• [What needs to be done]
Write out all the material exactly. Leave nothing out.

[Raw records]
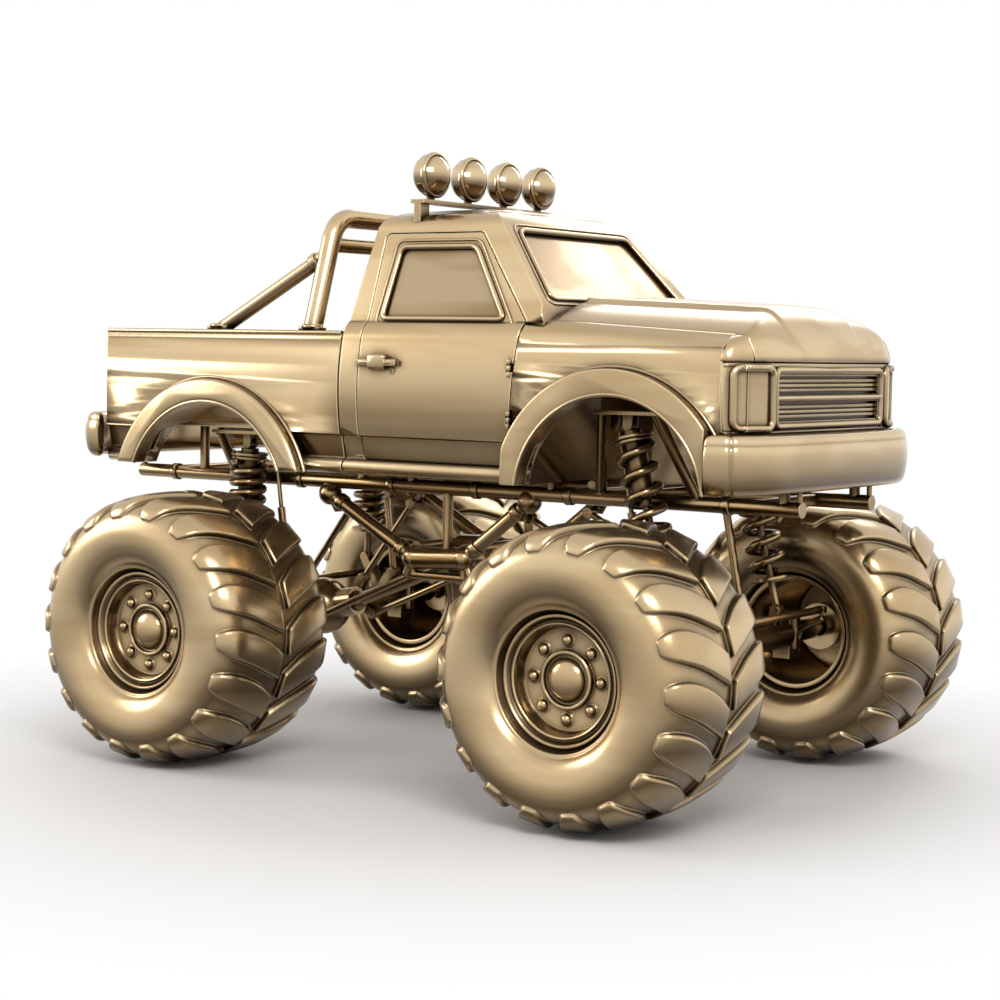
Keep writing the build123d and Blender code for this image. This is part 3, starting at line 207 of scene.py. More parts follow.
# Gold finishes: one polished coat, with painted shade in the recesses, a painted reflection that follows how a face
# leans, and a painted highlight along the edges
# Per coat: light is the lit colour, the darkest colour is the painted shade colour, reach is how far the painted
# recess shade looks, edge is the rounding radius that also sets the painted edge highlight, and under is how much of
# the painted reflection by lean is used
finishes = {
    "gold_body": {"light": (0.75, 0.565, 0.325), "paintedShadeColour": (0.045, 0.022, 0.007), "rough": 0.20, "grain": 0.05,
                  "reach": 0.19, "edge": 0.016, "under": 0.94, "streak": 0.42},
    "gold_frame": {"light": (0.60, 0.420, 0.215), "paintedShadeColour": (0.036, 0.017, 0.005), "rough": 0.20, "grain": 0.07,
                   "reach": 0.26, "edge": 0.008, "under": 0.94, "streak": 0.40},
    "gold_trim": {"light": (0.77, 0.585, 0.345), "paintedShadeColour": (0.045, 0.022, 0.007), "rough": 0.17, "grain": 0.04,
                  "reach": 0.14, "edge": 0.009, "under": 0.96, "streak": 0.25},
    "gold_wheel": {"light": (0.70, 0.515, 0.285), "paintedShadeColour": (0.036, 0.018, 0.006), "rough": 0.18, "grain": 0.05,
                   "reach": 0.12, "edge": 0.007, "under": 0.85, "streak": 0.30},
    "gold_tyre": {"light": (0.70, 0.525, 0.300), "paintedShadeColour": (0.032, 0.016, 0.005), "rough": 0.24, "grain": 0.07,
                  "reach": 0.17, "edge": 0.012, "under": 0.90, "streak": 0.35},
    "gold_glass": {"light": (0.50, 0.375, 0.225), "paintedShadeColour": (0.10, 0.055, 0.018), "rough": 0.15, "grain": 0.01,
                   "reach": 0.08, "edge": 0.004, "under": 0.25, "streak": 0.70},
    "gold_lamp": {"light": (0.78, 0.600, 0.360), "paintedShadeColour": (0.060, 0.030, 0.010), "rough": 0.09, "grain": 0.02,
                  "reach": 0.10, "edge": 0.005, "under": 0.96, "streak": 0.25},
    "gold_interior": {"light": (0.40, 0.280, 0.150), "paintedShadeColour": (0.05, 0.024, 0.008), "rough": 0.40, "grain": 0.12,
                      "reach": 0.20, "edge": 0.006, "under": 0.50, "streak": 0.30},
}


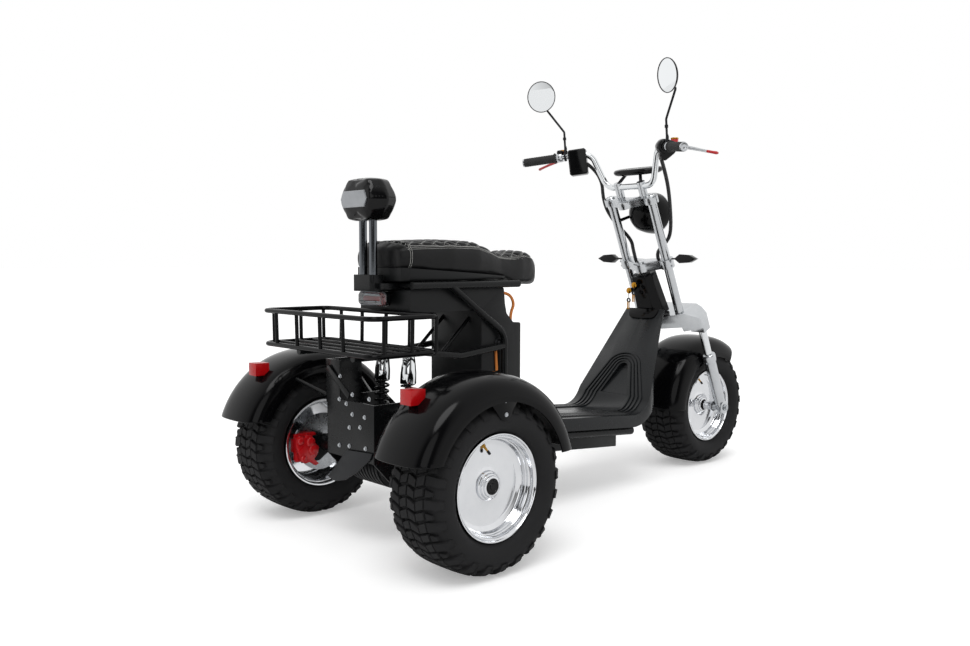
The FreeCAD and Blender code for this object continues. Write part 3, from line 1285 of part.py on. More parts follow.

• [Full answer]
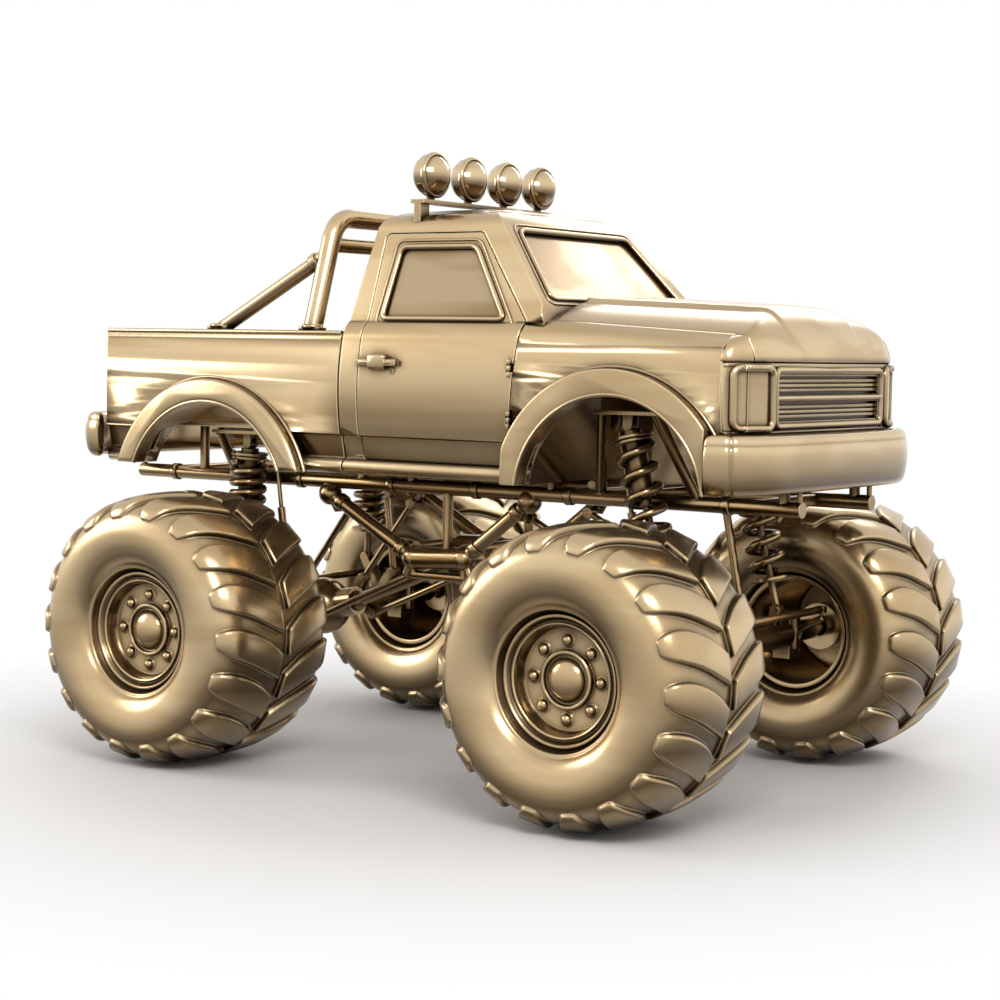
Keep writing the build123d and Blender code for this image. This is part 3, starting at line 207 of scene.py. More parts follow.
# Gold finishes: one polished coat, with painted shade in the recesses, a painted reflection that follows how a face
# leans, and a painted highlight along the edges
# Per coat: light is the lit colour, the darkest colour is the painted shade colour, reach is how far the painted
# recess shade looks, edge is the rounding radius that also sets the painted edge highlight, and under is how much of
# the painted reflection by lean is used
finishes = {
    "gold_body": {"light": (0.75, 0.565, 0.325), "paintedShadeColour": (0.045, 0.022, 0.007), "rough": 0.20, "grain": 0.05,
                  "reach": 0.19, "edge": 0.016, "under": 0.94, "streak": 0.42},
    "gold_frame": {"light": (0.60, 0.420, 0.215), "paintedShadeColour": (0.036, 0.017, 0.005), "rough": 0.20, "grain": 0.07,
                   "reach": 0.26, "edge": 0.008, "under": 0.94, "streak": 0.40},
    "gold_trim": {"light": (0.77, 0.585, 0.345), "paintedShadeColour": (0.045, 0.022, 0.007), "rough": 0.17, "grain": 0.04,
                  "reach": 0.14, "edge": 0.009, "under": 0.96, "streak": 0.25},
    "gold_wheel": {"light": (0.70, 0.515, 0.285), "paintedShadeColour": (0.036, 0.018, 0.006), "rough": 0.18, "grain": 0.05,
                   "reach": 0.12, "edge": 0.007, "under": 0.85, "streak": 0.30},
    "gold_tyre": {"light": (0.70, 0.525, 0.300), "paintedShadeColour": (0.032, 0.016, 0.005), "rough": 0.24, "grain": 0.07,
                  "reach": 0.17, "edge": 0.012, "under": 0.90, "streak": 0.35},
    "gold_glass": {"light": (0.50, 0.375, 0.225), "paintedShadeColour": (0.10, 0.055, 0.018), "rough": 0.15, "grain": 0.01,
                   "reach": 0.08, "edge": 0.004, "under": 0.25, "streak": 0.70},
    "gold_lamp": {"light": (0.78, 0.600, 0.360), "paintedShadeColour": (0.060, 0.030, 0.010), "rough": 0.09, "grain": 0.02,
                  "reach": 0.10, "edge": 0.005, "under": 0.96, "streak": 0.25},
    "gold_interior": {"light": (0.40, 0.280, 0.150), "paintedShadeColour": (0.05, 0.024, 0.008), "rough": 0.40, "grain": 0.12,
                      "reach": 0.20, "edge": 0.006, "under": 0.50, "streak": 0.30},
}


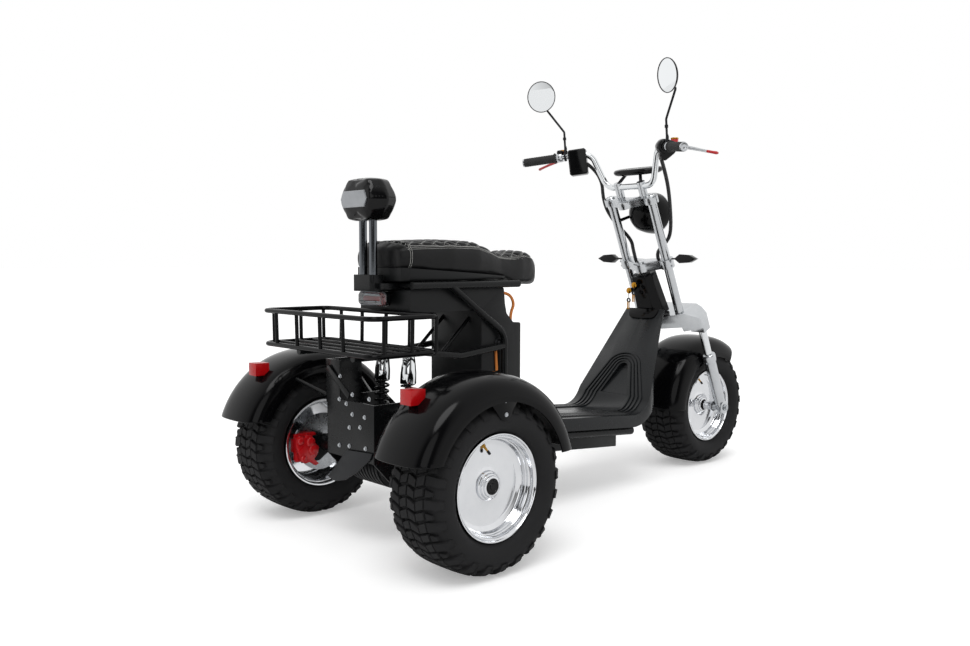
The FreeCAD and Blender code for this object continues. Write part 3, from line 1285 of part.py on. More parts follow.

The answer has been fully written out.